Treating sensory overload also often entails the development of coping skills to use when it occurs. Kids and adults can both benefit from learning to self-soothe as a means to manage sensory overload when it surfaces.

This could mean walking away from the situation, using comforting sensory objects (like weighted blankets and noise-canceling headphones), using breathing exercises, or something else. An occupational therapist can help an individual learn to self-soothe, but parents may also need to be intentional with their accountability of practicing this coping skill at home for long-term retention and habitual response.

How do you find an occupational therapist? If you’re looking for an occupational therapist for your child to work with, there are a number of different ways to find one. You may use a web search to look for one yourself, ask for a referral from a medical provider, such as your child’s pediatrician or therapist, contact your health insurance company to inquire about occupational therapists they cover who work with sensory concerns and ADHD, or use a provider directory. Sometimes, schools will have resources available.

You can discuss treatment with the occupational therapist first to get details about what treatment might entail.

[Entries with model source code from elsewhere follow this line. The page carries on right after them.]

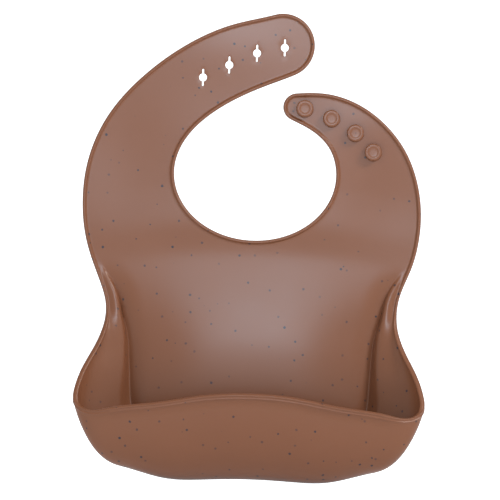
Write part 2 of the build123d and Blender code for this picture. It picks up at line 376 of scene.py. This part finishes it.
def softened(line):
    """The line in even steps, with its corners rounded."""
    total = lengths(line)[-1]
    even = at(line, np.linspace(0, total, int(total / FILTER_STEP)))
    reach = int(3 * SMOOTHING / FILTER_STEP)
    taps = np.exp(-0.5 * (np.arange(-reach, reach + 1) * FILTER_STEP / SMOOTHING) ** 2)
    taps /= taps.sum()
    before = 2 * even[0] - even[reach:0:-1]
    after = 2 * even[-1] - even[-2:-reach - 2:-1]
    padded = np.concatenate([before, even, after])
    return np.stack([np.convolve(padded[:, k], taps, mode="valid") for k in range(3)], axis=1)


def section(i):
    """Points of the wall's middle from the rim to the flat panel: the edge rows first, then even steps."""
    start, crease, low, high, rim, ridge = (column[i] for column in columns)
    t = np.linspace(0, 1, WALL_STEPS)[:, None]
    wall = bezier(crease, low, high, rim, t)
    climb = smoothstep(t[:, 0] / RIDGE_AT)
    bump = climb * (1 - ramp(t[:, 0], RIDGE_AT, 1))
    dip = ridge[0] * DIP_SHARE
    wall[:, 1] += dip * (1 - climb) - ridge[0] * bump
    share = np.linspace(0, 1, RUN_STEPS, endpoint=False)[:, None]
    run = start + (crease - start) * share
    run[:, 1] += dip * share[:, 0] ** DIP_POWER
    line = softened(np.concatenate([run, wall])[::-1])
    inner_rows = np.linspace(EDGE_ROWS[-1], lengths(line)[-1], WALL_ROWS + 1)[1:]
    return at(line, np.concatenate([EDGE_ROWS, inner_rows]))


grid = np.array([section(i) for i in range(column_count)])
grid[0, :, 1] = grid[-1, :, 1] = MID
grid[:, -1, 1] = MID


def surface_normals(surface):
    """Unit normals of the wall's middle, towards the inside of the pocket."""
    found = np.cross(np.gradient(surface, axis=1), np.gradient(surface, axis=0))
    found /= np.linalg.norm(found, axis=2)[:, :, None]
    if found[1, 1, 1] > 0:
        found = -found
    for side in (found[0], found[-1], found[:, -1]):
        side[:] = (0, -1, 0)
    return found


openness = ramp(-grid[:, 0, 1], *CURL_DEPTHS) * ramp(np.abs(grid[:, 0, 0]), *CURL_CORNERS)
from_rim = np.cumsum(np.linalg.norm(np.diff(grid, axis=1, prepend=grid[:, :1]), axis=2), axis=1)
curl = CURL * np.clip(1 - from_rim / CURL_LENGTH, 0, 1) ** 2 * openness[:, None]
grid = grid - surface_normals(grid) * curl[:, :, None]
grid_normals = surface_normals(grid)

# ---- One mesh of the middle surface --------------------------------------------------------------------

places, normals, heights, depths = [], [], [], []
known = {}
faces = []


def vertex(place, normal=(0, -1, 0), height=1.0, depth=1.0):
    """Index of the middle point, made once for each place."""
    key = tuple(np.round(place, 3))
    if key not in known:
        known[key] = len(places)
        places.append(np.array(place, float))
        normals.append(np.array(normal, float))
        heights.append(height)
        depths.append(depth)
    return known[key]


def join_rows(rows, closed=False):
    """Quads between each row of points and the next, all round if the rows are closed."""
    for a, b in zip(rows, rows[1:]):
        for j in range(len(a) if closed else len(a) - 1):
            k = (j + 1) % len(a)
            faces.append((a[j], a[k], b[k], b[j]))


wall_ids = []
rolled = ramp(-grid[:, 0, 1], *ROLL_DEPTH_RANGE)
for i in range(column_count):
    ids = []
    for j in range(grid.shape[1]):
        row = min(j, len(EDGE_ROWS) - 1)
        depth = BACK_DEPTHS[row] + ROLL_DEPTHS[row] * rolled[i]
        ids.append(vertex(grid[i, j], grid_normals[i, j], FRONT_HEIGHTS[row], depth))
    wall_ids.append(ids)
edge_ids = [wall_ids[-1][:len(EDGE_ROWS)]]
for i in range(1, flat_count - 1):
    ids = []
    for inset, height, depth in zip(EDGE_ROWS, FRONT_HEIGHTS, BACK_DEPTHS):
        x, z = flat_edge[i] + flat_inward[i] * inset
        ids.append(vertex((x, MID, z), height=height, depth=depth))
    edge_ids.append(ids)
edge_ids.append(wall_ids[0][:len(EDGE_ROWS)])
join_rows(edge_ids)
join_rows(wall_ids)


def hole_outline(hole_x, hole_z):
    """A circle that runs smoothly into a slit above and below."""
    z = -SLIT_HALF_LENGTH * np.cos(np.linspace(0, pi / 2, SLIT_STEPS))
    z = np.concatenate([z, -z[-2::-1]])
    end = SLIT_HALF_LENGTH - SLIT_HALF_WIDTH
    slit = np.sqrt(np.clip(SLIT_HALF_WIDTH ** 2 - np.clip(np.abs(z) - end, 0, None) ** 2, 0, None))
    round_part = np.sqrt(np.clip(HOLE_RADIUS ** 2 - z ** 2, 0, None))
    width = (slit ** 3 + round_part ** 3) ** (1 / 3)
    right = np.stack([hole_x + width, hole_z + z], axis=1)
    left = 2 * np.array([hole_x, 0]) + right * [-1, 1]
    closed = np.concatenate([right, left[-2:0:-1], right[:1]])
    return at(closed, np.linspace(0, lengths(closed)[-1], HOLE_POINTS, endpoint=False))


hole_rings = []
for hole in HOLES:
    loop = hole_outline(*hole)
    along = np.roll(loop, -1, axis=0) - np.roll(loop, 1, axis=0)
    along /= np.linalg.norm(along, axis=1)[:, None]
    outward = np.stack([along[:, 1], -along[:, 0]], axis=1)
    rings = []
    for inset, height in zip(HOLE_ROWS, HOLE_HEIGHTS):
        rings.append([vertex((x, MID, z), height=height, depth=height) for x, z in loop + outward * inset])
    join_rows(rings, closed=True)
    hole_rings.append(rings)

# Flat interior, filled between the edge band, the pocket wall and the holes
inner = [ids[-1] for ids in edge_ids]
inner += wall_ids[0][len(EDGE_ROWS):]
inner += [ids[-1] for ids in wall_ids[1:]]
inner += wall_ids[-1][len(EDGE_ROWS):-1][::-1]
loops = [inner] + [rings[-1] for rings in hole_rings]
polygons = [np.array([[places[v][0], places[v][2]] for v in loop]) for loop in loops]


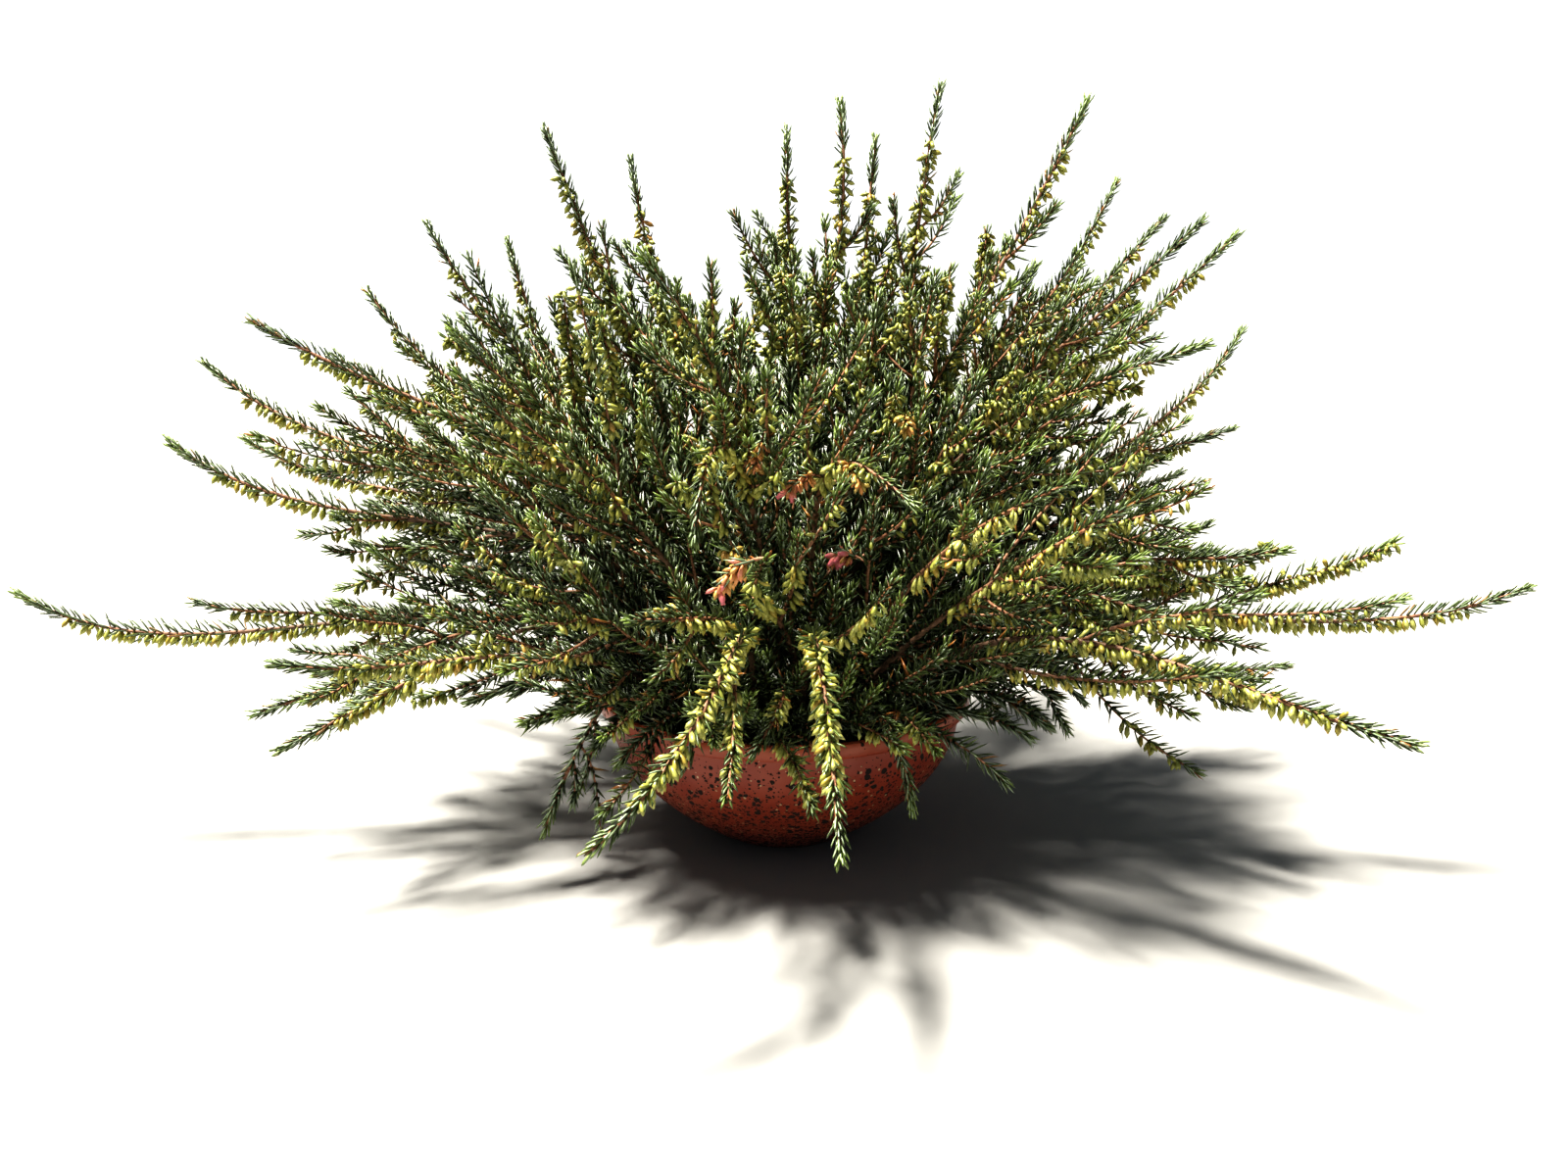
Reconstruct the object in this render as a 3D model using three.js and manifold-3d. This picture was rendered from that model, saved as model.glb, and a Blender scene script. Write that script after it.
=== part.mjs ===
// A winter-flowering heath in a round, terracotta-coloured plastic bowl.
// Millimetres, +Z up. The origin is the middle of the bowl's flat foot, on the surface that it stands on,
// and -Y is the side that the photograph shows.
import * as THREE from "three";
import { mergeVertices } from "three/addons/utils/BufferGeometryUtils.js";
import Module from "manifold-3d";

const wasm = await Module();
wasm.setup();

// Bowl
const bowlHeight = 60;
const rimRadius = 75;
const rimDepth = 6;
const rimBevel = 1;
const bandRadius = 71;
const footRadius = 28;
const wallCurve = 2.1;
const wallThickness = 2.4;
const wallSpread = 1.4;
const bowlSides = 32;
const outerSteps = 5;
const innerSteps = 4;
const drainCount = 4;
const drainRadius = 3.5;
const drainCircle = 16;
const drainSides = 8;

// Soil
const soilTop = 52;
const soilGap = 0.3;
const soilLump = 0.8;
const lumpWaves = [0.31, 0.27];
const soilSides = 24;
const soilRings = [30, 60];
const holeRadius = 2.9;
const holeSides = 4;
const holeDepth = 10;

// Stems
const crownRadius = 50;
const crownLean = 1.9;
const stemCount = 58;
const stemFoot = 1.8;
const stemTip = 1.3;
const footDepth = 9.6;
const collarHeight = 3;
const leaveHandle = 0.38;
const tipHandle = 0.3;
const pathSteps = 24;
const bareStep = 34;
const bendStep = 24;

// Side shoots: the whorls that they grow from, as shares of the stem's leafy part
const forks = [0.05, 0.35];
const forkReach = [0.4, 0.7];
const forkAngle = 34;
const forkRolls = 9;
const forkClearance = 14;
const forkShortest = 34;
const forkLongest = 95;
const forkHandle = 0.35;
const forkFollow = [0.6, 0.8];
const forkLift = 0.45;
const forkLowest = 66;

// Filling stems: the plant's half-width, how much less it is at the front, the spreads, and the tries
const domeRadius = 245;
const frontDent = 0.42;
const domeHeights = [0.02, 0.93];
const domeShares = [0.84, 1.06];
const tipRise = [-5, 22];
const tipSwing = [-15, 15];
const leastLeave = 63;
const fillTries = 40;
const stemClearance = 4.6;
const footPoints = 3;

// Leaves and buds
const leafLength = 9.5;
const leafAngle = 50;
const tipLeafAngle = 24;
const budLength = 5.6;
const budRadius = 1.35;
const budWaist = 0.45;
const budAngle = 100;
const budHighest = 0.3;
const budStretch = [0.4, 0.75];
const whorlSpan = 3.2;
const whorlSpacing = 24.5;
const bareShare = 0.3;
const leastBare = 45;
const forkBare = 12;
const tipCone = 6;
const leafFoot = 1.5;
const clearGap = 0.45;
const bowlGap = 1;

const up = new THREE.Vector3(0, 0, 1);
const goldenAngle = Math.PI * (3 - Math.sqrt(5));
const radians = THREE.MathUtils.degToRad;
const degrees = THREE.MathUtils.radToDeg;
const seed = 101;

// The stems that stand out in the photograph. For each: the heading of its tip from +X, the tip's reach
// from the bowl's axis and its height, its slope at the soil and at the tip, and the tip's swing.
const shownStems = [
  // the front, hanging over the rim
  [-85, 171, 65, 75, -45, 0],
  [-107, 178, 66, 78, -35, -50],
  [-96, 106, 68, 66, -30, -35],
  [-61, 91, 38, 72, -82, 0],
  [-40, 94, 66, 55, 0, 20],
  [-146, 106, 20, 72, -68, 0],
  [0, 124, 50, 58, -45, 0],
  // the front, above the rim
  [-104, 111, 137, 86, -75, 0],
  [-70, 114, 148, 82, -30, 20],
  [-109, 137, 119, 65, 10, -30],
  [-92, 135, 138, 70, 30, 20],
  [-131, 120, 129, 65, 75, 0],
  [-119, 91, 223, 88, 50, -30],
  [-58, 153, 159, 55, 25, 10],
  [-49, 160, 154, 50, 32, 0],
  // the right side, from the bottom up
  [-41, 229, 89, 51, -5, 0],
  [-34, 163, 105, 61, -14, 0],
  [-11, 269, 111, 41, 28, 0],
  [-6, 179, 107, 56, 10, 0],
  [-19, 183, 126, 76, 15, 0],
  [9, 188, 160, 76, 17, 0],
  [-15, 153, 195, 74, 18, 0],
  [21, 221, 201, 61, 60, 0],
  [8, 181, 237, 66, 44, 0],
  [-4, 153, 239, 71, 46, 0],
  [23, 179, 248, 64, 45, 0],
  [29, 167, 264, 54, 60, 0],
  [0, 111, 282, 71, 66, 0],
  // the left side, from the bottom up
  [-155, 189, 61, 62, -20, 0],
  [-169, 203, 59, 51, -15, 0],
  [-152, 128, 71, 61, -10, 0],
  [-152, 189, 94, 51, 18, 0],
  [-176, 294, 102, 46, 38, 0],
  [-175, 230, 160, 74, 42, 0],
  [166, 247, 154, 71, 30, 0],
  [175, 234, 188, 74, 45, 0],
  [-174, 194, 203, 80, 33, 0],
  [-161, 122, 200, 80, 50, 0],
  [164, 183, 217, 76, 57, 0],
  [165, 150, 242, 71, 62, 0],
  // the upright ones, from left to right
  [142, 161, 241, 50, 74, 0],
  [133, 136, 233, 60, 70, 0],
  [168, 94, 276, 62, 70, 0],
  [137, 88, 270, 69, 78, 0],
  [89, 60, 282, 80, 88, 0],
  [26, 23, 284, 84, 80, 120],
  [53, 62, 277, 75, 83, 0],
  [19, 63, 291, 78, 80, 0],
];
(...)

A child may see an occupational therapist in addition to engaging in other forms of support or treatment for ADHD specifically.

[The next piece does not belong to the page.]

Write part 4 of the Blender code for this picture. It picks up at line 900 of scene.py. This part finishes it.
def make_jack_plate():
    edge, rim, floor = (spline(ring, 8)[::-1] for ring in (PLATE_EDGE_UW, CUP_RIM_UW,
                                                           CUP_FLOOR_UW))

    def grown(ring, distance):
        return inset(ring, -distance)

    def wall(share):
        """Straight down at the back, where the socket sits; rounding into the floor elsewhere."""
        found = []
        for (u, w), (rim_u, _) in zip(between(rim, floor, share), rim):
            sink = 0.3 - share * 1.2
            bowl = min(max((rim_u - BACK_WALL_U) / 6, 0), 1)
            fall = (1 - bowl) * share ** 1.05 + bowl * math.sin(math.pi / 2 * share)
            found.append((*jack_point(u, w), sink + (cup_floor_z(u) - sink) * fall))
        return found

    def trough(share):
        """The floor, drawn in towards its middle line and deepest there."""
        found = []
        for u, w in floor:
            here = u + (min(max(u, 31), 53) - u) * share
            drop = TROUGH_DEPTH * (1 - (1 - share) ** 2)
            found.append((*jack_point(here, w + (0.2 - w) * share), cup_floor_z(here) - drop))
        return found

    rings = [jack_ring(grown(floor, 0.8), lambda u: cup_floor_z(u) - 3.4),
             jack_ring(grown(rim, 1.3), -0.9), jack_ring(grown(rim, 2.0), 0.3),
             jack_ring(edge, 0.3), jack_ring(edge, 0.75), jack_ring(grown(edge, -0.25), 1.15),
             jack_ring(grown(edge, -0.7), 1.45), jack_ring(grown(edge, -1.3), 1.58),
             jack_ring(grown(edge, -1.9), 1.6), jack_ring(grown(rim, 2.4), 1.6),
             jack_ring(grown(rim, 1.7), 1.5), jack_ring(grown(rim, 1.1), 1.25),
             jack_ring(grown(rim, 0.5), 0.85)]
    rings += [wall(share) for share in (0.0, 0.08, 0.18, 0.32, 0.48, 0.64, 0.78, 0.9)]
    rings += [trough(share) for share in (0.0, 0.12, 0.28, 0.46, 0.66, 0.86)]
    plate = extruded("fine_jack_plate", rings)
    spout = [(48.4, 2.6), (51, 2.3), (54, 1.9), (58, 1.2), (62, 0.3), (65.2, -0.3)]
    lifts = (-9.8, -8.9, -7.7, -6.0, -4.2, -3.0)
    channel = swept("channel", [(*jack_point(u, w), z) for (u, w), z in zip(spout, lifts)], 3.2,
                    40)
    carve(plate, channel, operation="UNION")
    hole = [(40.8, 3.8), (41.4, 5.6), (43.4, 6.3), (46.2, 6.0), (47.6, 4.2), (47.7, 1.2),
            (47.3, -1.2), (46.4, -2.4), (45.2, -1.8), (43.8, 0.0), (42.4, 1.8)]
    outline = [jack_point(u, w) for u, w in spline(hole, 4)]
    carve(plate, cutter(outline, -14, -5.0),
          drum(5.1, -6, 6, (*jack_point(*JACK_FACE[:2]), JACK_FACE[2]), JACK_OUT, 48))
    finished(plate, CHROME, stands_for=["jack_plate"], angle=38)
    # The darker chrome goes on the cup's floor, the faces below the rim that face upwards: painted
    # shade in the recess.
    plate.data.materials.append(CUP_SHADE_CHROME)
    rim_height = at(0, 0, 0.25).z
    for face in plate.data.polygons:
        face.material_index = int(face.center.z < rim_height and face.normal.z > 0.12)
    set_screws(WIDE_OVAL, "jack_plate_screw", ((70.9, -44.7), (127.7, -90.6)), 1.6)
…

Learning to prevent sensory overload, too, is often a valuable part of treatment and symptom reduction in those who experience it. 

Prevention

What’s the best way to prevent sensory overload? 

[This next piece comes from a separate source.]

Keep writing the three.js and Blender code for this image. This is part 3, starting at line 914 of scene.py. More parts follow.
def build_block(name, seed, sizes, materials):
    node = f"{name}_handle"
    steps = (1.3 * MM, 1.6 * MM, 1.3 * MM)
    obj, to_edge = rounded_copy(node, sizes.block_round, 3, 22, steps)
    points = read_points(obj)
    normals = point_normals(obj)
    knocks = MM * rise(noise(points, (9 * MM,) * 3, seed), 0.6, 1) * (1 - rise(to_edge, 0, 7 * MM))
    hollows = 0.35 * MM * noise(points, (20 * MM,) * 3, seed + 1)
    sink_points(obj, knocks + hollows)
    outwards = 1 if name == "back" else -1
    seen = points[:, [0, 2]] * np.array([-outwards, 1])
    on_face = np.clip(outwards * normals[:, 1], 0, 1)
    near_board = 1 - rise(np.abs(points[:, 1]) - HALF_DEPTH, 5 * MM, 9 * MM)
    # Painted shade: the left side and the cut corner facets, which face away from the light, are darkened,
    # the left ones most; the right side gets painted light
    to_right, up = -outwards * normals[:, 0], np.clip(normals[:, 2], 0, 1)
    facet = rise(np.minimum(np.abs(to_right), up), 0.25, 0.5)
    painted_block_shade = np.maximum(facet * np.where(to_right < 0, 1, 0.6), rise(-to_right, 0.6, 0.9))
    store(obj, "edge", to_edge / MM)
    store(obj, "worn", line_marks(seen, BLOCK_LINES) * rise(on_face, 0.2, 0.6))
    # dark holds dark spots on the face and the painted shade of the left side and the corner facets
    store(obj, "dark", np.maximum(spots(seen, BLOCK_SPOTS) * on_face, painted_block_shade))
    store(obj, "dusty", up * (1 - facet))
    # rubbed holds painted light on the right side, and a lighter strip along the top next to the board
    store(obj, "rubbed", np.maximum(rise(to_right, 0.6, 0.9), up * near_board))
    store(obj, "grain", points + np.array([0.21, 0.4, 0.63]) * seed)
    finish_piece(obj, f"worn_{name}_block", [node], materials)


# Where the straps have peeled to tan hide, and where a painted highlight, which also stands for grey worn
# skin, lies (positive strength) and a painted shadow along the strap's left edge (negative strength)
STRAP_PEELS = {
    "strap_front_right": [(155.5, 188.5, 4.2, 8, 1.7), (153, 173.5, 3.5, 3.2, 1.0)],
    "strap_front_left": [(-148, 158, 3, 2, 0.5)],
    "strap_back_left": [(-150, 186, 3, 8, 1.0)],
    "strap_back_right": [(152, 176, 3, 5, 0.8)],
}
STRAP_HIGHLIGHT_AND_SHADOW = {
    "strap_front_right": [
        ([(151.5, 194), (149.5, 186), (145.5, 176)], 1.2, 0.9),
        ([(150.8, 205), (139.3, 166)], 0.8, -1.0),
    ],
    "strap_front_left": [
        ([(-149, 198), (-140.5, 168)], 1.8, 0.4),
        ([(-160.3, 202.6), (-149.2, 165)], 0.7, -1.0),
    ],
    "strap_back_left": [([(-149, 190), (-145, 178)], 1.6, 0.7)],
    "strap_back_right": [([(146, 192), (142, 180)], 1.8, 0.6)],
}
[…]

Typically, preventing sensory overload will entail identifying recurring triggers of unhealthy responses or reactions. Note that different things may cause sensory overload for different people. Once you know what these triggers are, you can avoid them.

For example, you may notice that your child experiences overload easily in specific situations, such as those where loud noises are present, or you may notice that your child experiences sensory overload when they wear clothing with a tag sewn in the back, or that is made out of a specific kind of fabric.

If that’s the case, you may be more mindful of when you and your child engage in certain activities (IE, you may go to the museum or store at times when you expect there to be less noise - some spaces even have sensory-friendly days or hours), or you may pick out clothes for your child that you know they are comfortable in. 

Both in treatment and in prevention, lifestyle can play a role. Stress and lack of sleep can worsen sensory overload and any affiliated reactions. Stress management, getting enough sleep, making sure to hydrate and get adequate nutrition, and other forms of self-care are crucial.

Since some triggers are unavoidable at times, finding out and understanding what helps when your child experiences overload is also important. When you notice that a child may be approaching or experiencing sensory overload, or when the symptoms of possible sensory overload begin, it is often beneficial to reduce sensory stimuli.

This may mean using a calm voice to direct a child away from the space causing overload (for example, at a family party, you may calmly speak to your child and walk them to a quieter space until they start to feel more at ease), providing them with the aforementioned comforting sensory objects, and so on.

Even if you aren’t sure if this is what’s going on quite yet, as could be the case for younger kids, acknowledging a child’s distress and working to remedy it may be what leads you to find that sensory issues are what’s causing the disruption.

While it may take time, the right information and care can make a world of difference.

Conclusion

Sensory overload is something that many people who live with ADHD and other common disorders, like Autism Spectrum Disorder, experience. Treatment can help a child learn to cope, as can some at-home changes, methods, or forms of support.